10 ways you can improve system reliability

improve system reliability

1. Understand customer pains

Tracking metrics such as uptime and latency can be useful, but it doesn’t tell the full story.

To truly understand which parts of your system you need to focus on, you’ll need to get feedback from actual customers. There are many ways to get customer feedback, from sending out feedback forms, to talking with customers directly.

You’ll typically find that customers are very eager to tell you their pain points if you ask.

2. Engineer for reliability

Once you have an understanding of where reliability matters most in your system, you should make sure that standards are upheld as strictly as possible.

While complete testing of software is an unreasonable expectation, reliability can be improved significantly through sufficient testing and proper maintenance.

3. Learn from incidents

No matter how much you prepare in advance to stop things from going wrong, things will inevitably still go wrong.

When things do go wrong, it is important to focus on what lessons can be learned from the situation and figure out how to stop them from happening again in the future, rather than searching for an individual team member to pin the blame on.

4. Stress-test your systems with chaos engineering

Chaos engineering is when engineers intentionally introduce an error into a production system.

One of the first applications of this idea was by Greg Orzell in 2011, while he was overseeing Netflix’s migration to the cloud. His idea was to move away from assuming that a development model would have no breakdowns, and towards the assumption that breakdowns are inevitable.

Chaos engineering is now widely used to learn more about the reliability of a system and to practice responding to hypothetical scenarios that could cause system outages in a controlled environment. This helps teams to understand where there may be gaps in their communication and incident response procedures. It also helps to increase confidence in the system’s capability.

5. Monitor and log incidences

Often, teams are so busy trying to deal with unexpected incidents that they forget to fully log them. But it’s important to remember that every incident provides a new piece of information about how your system works.

By collecting this data and spending time understanding it, your team will be able to make better-informed decisions about how to improve reliability in the future.

6. Carry out smaller, more frequent release cycles

Longer deadlines mean that a software project is increasingly likely to be late. This is typically because it increases the chance that software engineers procrastinate on starting the projects until nearer the deadline, and also because there is less opportunity to implement customer feedback.

As a result, development and testing efforts are cut short. This means that larger release cycles are significantly more risky than smaller ones.

7. Build a culture of reliability across teams (shift-left)

shift left culture

The goal of ‘shifting left’ is to perform tasks earlier in the software delivery pipeline where they would typically occur further down. This helps to improve the quality of the software by reducing the time that it takes for tests to be run, by running the tests before new additions are merged into the main software project.

This encourages product teams to test, provide feedback, and review changes more frequently, and ultimately reduces the impact of failures later on.

8. Use SLOs, SLIs and SLAs

Service level objectives (SLOs), service level indicators (SLIs), and service level agreements (SLAs) are a fundamental part of improving system reliability.
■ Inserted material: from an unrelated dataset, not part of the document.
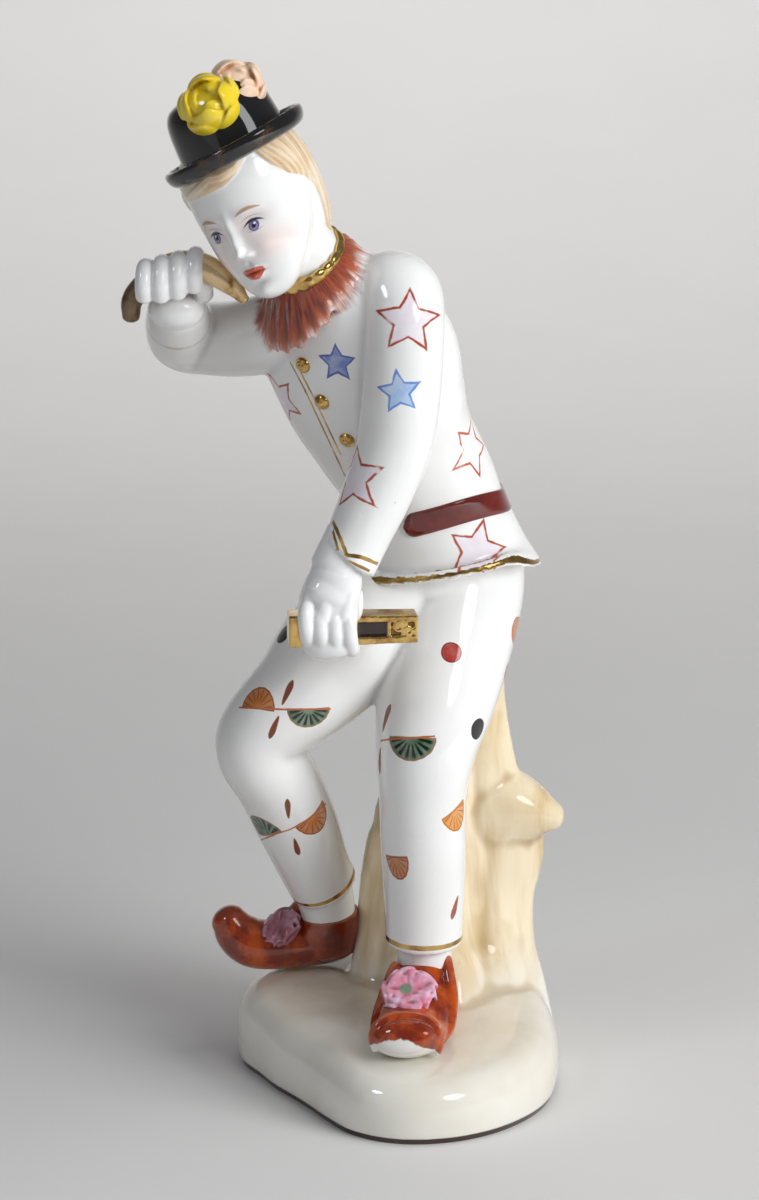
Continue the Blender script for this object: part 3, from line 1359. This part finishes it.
gloveMaterial = glazed("white glove glaze", (0.88, 0.88, 0.88), (0.42, 0.41, 0.45), 0.75, 0.03, 0.2)
raisedForms = [*handForms(hands["raised"]), ball(*hands["heel"])]
addPiece("glove-raised", fused("glove-raised", raisedForms, hands["voxel"], 5), gloveMaterial)
addPiece(
    "glove-lowered",
    fused(
        "glove-lowered",
        handForms(hands["lowered"])
        + [limb(seam, around=28) for seam in hands["seams"]]
        + [limb(hands[part], side=(0.95, -0.1, 0.3)) for part in ("fist", "loweredWrist")],
        hands["voxel"], 8,
    ),
    gloveMaterial,
)

horn = (
    (-59.2, -15.4, 186.4, 2, 2), (-58.8, -16, 190, 2.4, 2.4), (-56, -16.8, 193.6, 2.6, 2.6),
    (-49.4, -18.4, 197.6, 3.4, 3.4), (-42.6, -19.2, 197.6, 3.2, 3.2), (-37, -19.8, 194.2, 2.4, 2.4),
    (-33.8, -20.2, 190.8, 1.15, 1.15),
)


def hornMaterial():
    # Thin bronze lustre, dark brown where it was laid thick and pale straw where it is worn.
    material, tree, shader = newMaterial("worn bronze lustre")
    where = objectPlace(tree)
    slow = noise(tree, where, 120, 3.0, 0.6, warp=0.6)
    tone = blendColor(tree, slow.step(0.25, 0.5), (0.13, 0.055, 0.014), (0.56, 0.3, 0.085))
    tone = blendColor(tree, slow.step(0.38, 0.55), tone, (0.86, 0.64, 0.35))
    tip = split(tree, where)[0].step(-0.053, -0.058)
    color = blendColor(tree, tip * 0.8, tone, (0.05, 0.03, 0.02))
    grain = noise(tree, where, 500, 3.0)
    setSurface(tree, shader, color, 0.6, grain * 0.2 + 0.14, grain, 0.0001, 0.4)
    return material


addPiece("horn", closedMesh("horn", [limb(horn, side=(0, 1, 0), steps=14)]), hornMaterial())

block = {
    "middle": (-10.1, -23.5, 117.3),
    "length": 29,
    "deep": 7,
    "high": 7.3,
    "turn": 6,
    "taper": 0.14,  # how much lower its far end is
    "lip": 0.8,  # width of the raised edges round its front
    "panel": (0.9, 7.6, -1.7, 1.9),  # the dark inset: from and to, along and up
    "curls": (  # along, up, size, start and turns
        (10.2, 0.5, 1.3, 0.4, 1.4), (12.3, -0.5, 1.2, 3.6, -1.3), (11.4, 1.6, 0.8, 2, 1.2),
    ),
    "voxel": 0.2,
}
blockTurn = Matrix.Rotation(math.radians(block["turn"]), 3, "Z")


def boxForm(low, high):
    # A plain box between two corners in the block's own frame.
    corner = np.array([[x, y, z] for x in (0, 1) for y in (0, 1) for z in (0, 1)], float)
    local = np.array(low) + corner * (np.array(high) - low)
    local[:, 2] *= 1 - block["taper"] * (local[:, 0] / block["length"] + 0.5)
    faces = [[0, 1, 3, 2], [4, 6, 7, 5], [0, 4, 5, 1], [2, 3, 7, 6], [0, 2, 6, 4], [1, 5, 7, 3]]
    return placed(local, blockTurn, block["middle"]), faces


def curlForm(x, z, size, start, turns):
    # A small scroll on the front: radius shrinks along a spiral of so many turns.
    t = np.linspace(0, 1, 16)
    angle = start + turns * 2 * math.pi * t
    reach = size * (1 - 0.72 * t)
    front = 0.35 - block["deep"] / 2
    local = np.stack([x + reach * np.cos(angle), front + 0 * t, z + reach * np.sin(angle)], -1)
    path = placed(local, blockTurn, block["middle"]) / mm
    return limb([(*point, 0.44, 0.44) for point in path], side=(0, 1, 0.01), around=14, steps=3)


def blockForms(b):
    # A core, bars round the inset and at the far end standing proud of it, and scrolls between them.
    half, back, top, lip = b["length"] / 2, b["deep"] / 2, b["high"] / 2, b["lip"]
    front = -back + 0.6
    fromX, toX, fromZ, toZ = b["panel"]
    bars = [(-half, fromX, -top, top), (toX, toX + lip, -top, top), (half - lip, half, -top, top)]
    bars += [(-half, half, -top, fromZ), (-half, half, toZ, top)]
    forms = [boxForm((-half, front, -top), (half, back, top))]
    forms += [boxForm((x0, -back, z0), (x1, 0, z1)) for x0, x1, z0, z1 in bars]
    return forms + [curlForm(*curl) for curl in b["curls"]]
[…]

They provide organizations with a thorough overview of a system to help them understand whether it is available, useful, and reliable.

DevOps teams frequently use SLIs and SLOs to create shared goals and promote reliability within a system. SLAs set expectations for users and can guarantee compensation if these expectations are not met.

9. Create resilient systems

By taking notes of issues and working to constantly improve your system through regular reviews and monitoring, you can make sure that your system is as resilient as possible in response to change.

You should make sure that you have as many people as possible involved in these meetings – the participants shouldn’t be limited to engineers just because they’re the primary people working on the software.

10. Expect the unexpected

Sometimes incidents are entirely out of your teams control. For instance, at the end of last year, a single Amazon Web Services (AWS) outage brought down multiple multinational websites, including Disney+, Associated Press, and Vice. There was little these companies could do.

One of the key parts of reliability engineering is realizing that it is impossible to prevent outages completely – we can only try our best to reduce the likelihood of outages as much as possible, and implement measures that will allow us to fix them as swiftly as possible when they do occur.

This is why it’s important to stress test through methods like chaos experiments to see how our systems respond in controlled environments.